One of the Wall Street Journal's Ten Best Books of the Year | A Washington Post Notable Book | A Christian Science Monitor and Kirkus Reviews Best Book of 2020
Winner of the Gilder Lehrman Abraham Lincoln Prize and the Abraham Lincoln Institute Book Award
"A marvelous cultural biography that captures Lincoln in all his historical fullness. . . . using popular culture in this way, to fill out the context surrounding Lincoln, is what makes Mr. Reynolds's biography so different and so compelling . . . Where did the sympathy and compassion expressed in [Lincoln's] Second Inaugural—'With malice toward none; with charity for all'—come from? This big, wonderful book provides the richest cultural context to explain that, and everything else, about Lincoln." —Gordon Wood, Wall Street Journal
From one of the great historians of nineteenth-century America, a revelatory and enthralling new biography of Lincoln, many years in the making, that brings him to life within his turbulent age
David S. Reynolds, author of the Bancroft Prize-winning cultural biography of Walt Whitman and many other iconic works of nineteenth century American history, understands the currents in which Abraham Lincoln swam as well as anyone alive. His magisterial biography Abe is the product of full-body immersion into the riotous tumult of American life in the decades before the Civil War.
It was a country growing up and being pulled apart at the same time, with a democratic popular culture that reflected the country's contradictions. Lincoln's lineage was considered auspicious by Emerson, Whitman, and others who prophesied that a new man from the West would emerge to balance North and South. From New England Puritan stock on his father's side and Virginia Cavalier gentry on his mother's, Lincoln was linked by blood to the central conflict of the age. And an enduring theme of his life, Reynolds shows, was his genius for striking a balance between opposing forces. Lacking formal schooling but with an unquenchable thirst for self-improvement, Lincoln had a talent for wrestling and bawdy jokes that made him popular with his peers, even as his appetite for poetry and prodigious gifts for memorization set him apart from them through his childhood, his years as a lawyer, and his entrance into politics.
No one can transcend the limitations of their time, and Lincoln was no exception. But what emerges from Reynolds's masterful reckoning is a man who at each stage in his life managed to arrive at a broader view of things than all but his most enlightened peers. As a politician, he moved too slowly for some and too swiftly for many, but he always pushed toward justice while keeping the whole nation in mind. Abe culminates, of course, in the Civil War, the defining test of Lincoln and his beloved country. Reynolds shows us the extraordinary range of cultural knowledge Lincoln drew from as he shaped a vision of true union, transforming, in Martin Luther King Jr.'s words, "the jangling discords of our nation into a beautiful symphony of brotherhood."
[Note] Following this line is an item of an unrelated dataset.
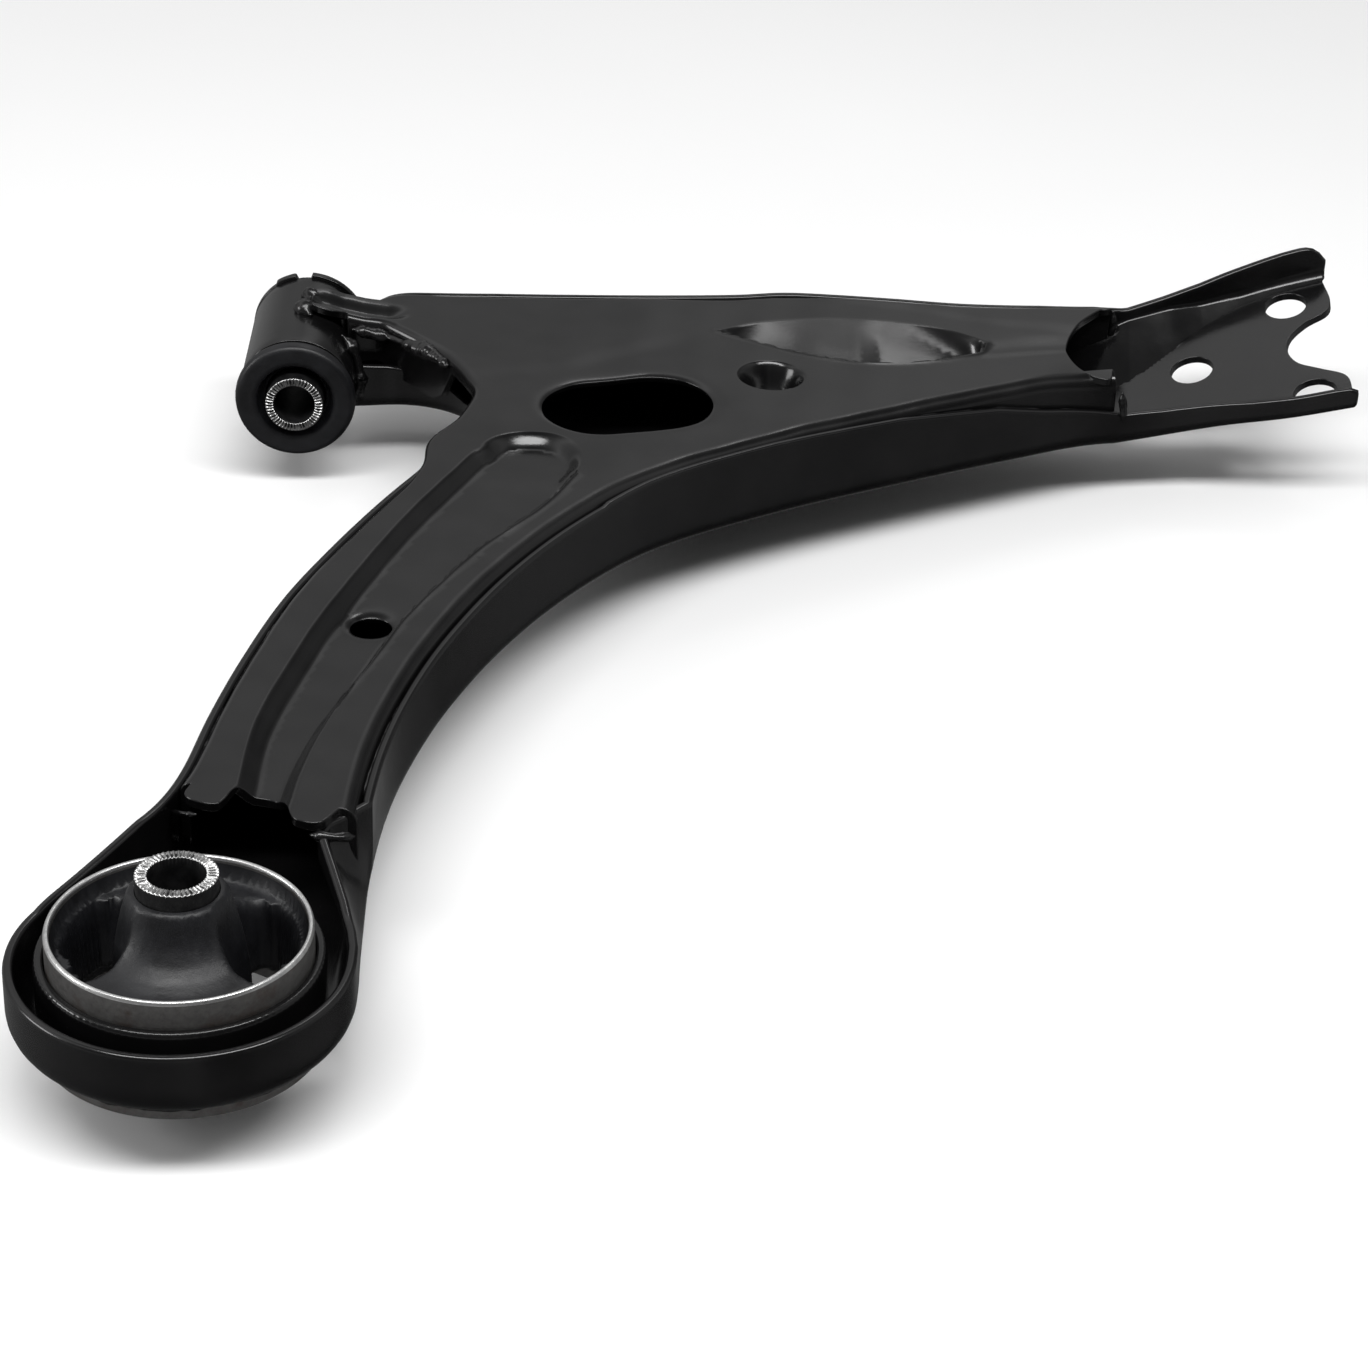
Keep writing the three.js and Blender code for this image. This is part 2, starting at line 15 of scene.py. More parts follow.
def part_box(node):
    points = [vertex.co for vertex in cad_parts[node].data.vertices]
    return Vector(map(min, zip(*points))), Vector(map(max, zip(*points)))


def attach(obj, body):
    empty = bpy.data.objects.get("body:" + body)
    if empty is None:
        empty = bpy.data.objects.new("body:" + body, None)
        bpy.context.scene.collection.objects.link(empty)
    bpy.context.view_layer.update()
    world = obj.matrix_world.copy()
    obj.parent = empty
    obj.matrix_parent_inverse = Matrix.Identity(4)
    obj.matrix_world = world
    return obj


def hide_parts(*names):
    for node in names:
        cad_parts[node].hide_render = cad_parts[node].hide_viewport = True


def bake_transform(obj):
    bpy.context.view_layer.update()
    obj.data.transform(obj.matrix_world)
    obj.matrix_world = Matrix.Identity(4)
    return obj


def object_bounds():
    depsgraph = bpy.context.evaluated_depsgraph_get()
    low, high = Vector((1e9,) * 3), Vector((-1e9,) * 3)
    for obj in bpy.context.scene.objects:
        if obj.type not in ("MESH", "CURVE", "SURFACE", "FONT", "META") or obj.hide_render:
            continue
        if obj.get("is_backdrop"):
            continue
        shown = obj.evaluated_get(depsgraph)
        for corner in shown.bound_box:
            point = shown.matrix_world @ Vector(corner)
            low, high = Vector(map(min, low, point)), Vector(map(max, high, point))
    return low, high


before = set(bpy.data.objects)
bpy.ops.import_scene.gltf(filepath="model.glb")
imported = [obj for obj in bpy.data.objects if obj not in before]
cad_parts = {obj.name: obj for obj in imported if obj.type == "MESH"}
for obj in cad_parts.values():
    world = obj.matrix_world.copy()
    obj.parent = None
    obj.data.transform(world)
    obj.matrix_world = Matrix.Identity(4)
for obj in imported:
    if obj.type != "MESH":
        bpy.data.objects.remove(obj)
cad_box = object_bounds()

# ---------------------------------------------------------------- sizes, in millimetres
MM = 0.001
SLEEVE_TOP, SLEEVE_BOTTOM = 14.9, -45
SHEET = 2.6
LIP = 0.4  # rounding of a cut sheet edge
ROUND_LIP = 1.15  # rounding along the top of a wall
FLOOR = -27.0
CLEARANCE = 0.3
CUP_RADIUS = 42.0
TUBE_Z, TUBE_RADIUS = -15.0, 18.0

sleeve_low, sleeve_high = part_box("rear_inner_sleeve")
ORIGIN = np.array(
    [
        (sleeve_low.x + sleeve_high.x) / 2,
        (sleeve_low.y + sleeve_high.y) / 2,
        sleeve_high.z - SLEEVE_TOP * MM,
    ]
)

FRONT_SIDE = [
    (42, 0), (41.4, 30), (41.3, 55), (43.5, 84), (48.5, 112), (57.5, 144), (72.5, 181), (92, 215),
    (116, 243.5), (153, 269), (191, 290), (228, 309), (257, 322), (289, 325), (316, 322),
    (336.2, 321.3),
]
PLATE_END = [
    (336.0, 326), (337.0, 331), (336.0, 338), (329, 343.6), (322.5, 349), (320.2, 356),
    (322, 363.5), (328, 369.8), (335.2, 374), (336.9, 380), (336.2, 388),
]
BACK_SIDE = [
    (335.5, 395), (318, 393), (300, 388.5), (280, 382), (262, 377.5), (240, 375.5), (214, 375.5),
    (190, 378.5), (158, 381), (140, 378), (105, 375.5), (60, 374), (31, 374.5),
]
NECK_FAR = [(31, 374.5), (26, 372), (22, 366), (18, 364.5), (14, 364.3)]
NECK_NEAR = [
    (14, 337.5), (21, 338), (32, 340), (43, 337.5), (53, 330), (59, 317), (58, 300), (51, 277),
    (44, 250),
]
LEG_SIDE = [
    (44, 250), (33, 227), (21, 198), (10, 167), (2, 134), (-4, 102), (-8, 74), (-13, 57),
    (-21, 43.5), (-32.1, 27.1),
]
CUP_START = 2.44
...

Abraham Lincoln did not come out of nowhere. But if he was shaped by his times, he also managed at his life's fateful hour to shape them to an extent few could have foreseen. Ultimately, this is the great drama that astonishes us still, and that Abe brings to fresh and vivid life. The measure of that life will always be part of our American education.
PUBLISHERS WEEKLY
Historian Reynolds (Mightier Than the Sword) unpacks the diverse cultural influences that shaped the intellect, morals, and politics of Abraham Lincoln in this magisterial and authoritative biography. Reynolds's wide-angled view includes frontier social events, such as logrolls and cabin raisings, that marked Lincoln's early years; cultural moments including French acrobat Charles Blondin's tightrope walks over Niagara Falls in 1859, which Lincoln saw as a potent metaphor for his handling of the slavery issue; and humorist David Ross Locke's "wholesale assault on racial prejudice" through the persona of "the quintessential Copperhead," Petroleum V. Nasby. Reynolds also profiles drillmaster Elmer Ellsworth and pamphleteer Anna Ella Carroll, both of whom played outsized, if little remembered, roles in shaping Lincoln's approach to the Civil War. Close readings of Lincoln's own writings bring insights into his character and thinking, and Reynolds's analysis of the Gettysburg Address and the Second Inaugural Address offer a deeper understanding of those near-sacred political texts, noting, for instance, allusions to the Bible and Euclidean geometry in the Gettysburg speech. With a knack for drawing unexpected but persuasive conclusions, and impressive command of his source material, Reynolds provides a portrait rich in texture and context, not only of Lincoln but of the America he inhabited and helped redefine. The result is a must-read addition to the canon of Lincoln biographies.